QUOTE(Aeolienne @ Nov 1 2009, 11:48 PM) *

Here's my own French-language query: can anyone tell me what a Lesquercarde is? It's one of the Airs de danse in Delibes' 'Le roi s'amuse', which we in the Exeter Recorder Orchestra are performing next Saturday.


I didn't know the word, it seems pretty obscure. I found this though:

Scheurleer, Uitgave XXVII, p. 8-9. — M. Scheiuleer conjecttore
que le mot Lesquercarde vient pevit-être (sic) du mot esquer (remuer, secouer),
à moins qu'il ne soit une corruption de Cascarda, un genre de danse.
La Cascarda est une danse à trois temps, à rythme pointé comme celui de
la moresca ou de la gigue. Il n'y a aucune communauté thématique entre
la pavane Lesquercade et les cascarde du Ballarino (Cf. édition moderne
de M. Chilesotti, vol. I de la Bihlioteca di rarità musicali, Milan, Ricordi).

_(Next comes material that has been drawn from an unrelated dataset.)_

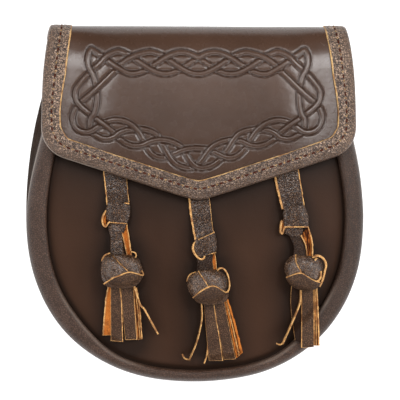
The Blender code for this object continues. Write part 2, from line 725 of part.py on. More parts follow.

Interesting, but Delibes' Lesquercarde is in 4/4...
Roseau
Too tired to think coherently but a "coupole" is a part of a church (if that's any help).
rosfrog
I'd go with Cupola unless you can give us any more context - but when I hear the word Coupole - I see a large slightly dome-y shape - think St Paul's Cathedral.

If you're talking about a broken down barn, it may be ironic - it could be talking about the central bit that remains standing and perhaps contrasting the semantic ideal of coupole with the tragic reality of une grange en ruine - this kind of ironic device was very popular in some French poetry.

As for lesquercade - it makes me think of a leaping around mouvement - the 'ade' ending gives me the sensation of 'in the fashion of / based upon' and the lesquer bit sounds like it might be about shaking the body or leaping around.

According to the medieval and renaissance music society of Paris, it's a form of dance popular in the renaissance. Hope that helps.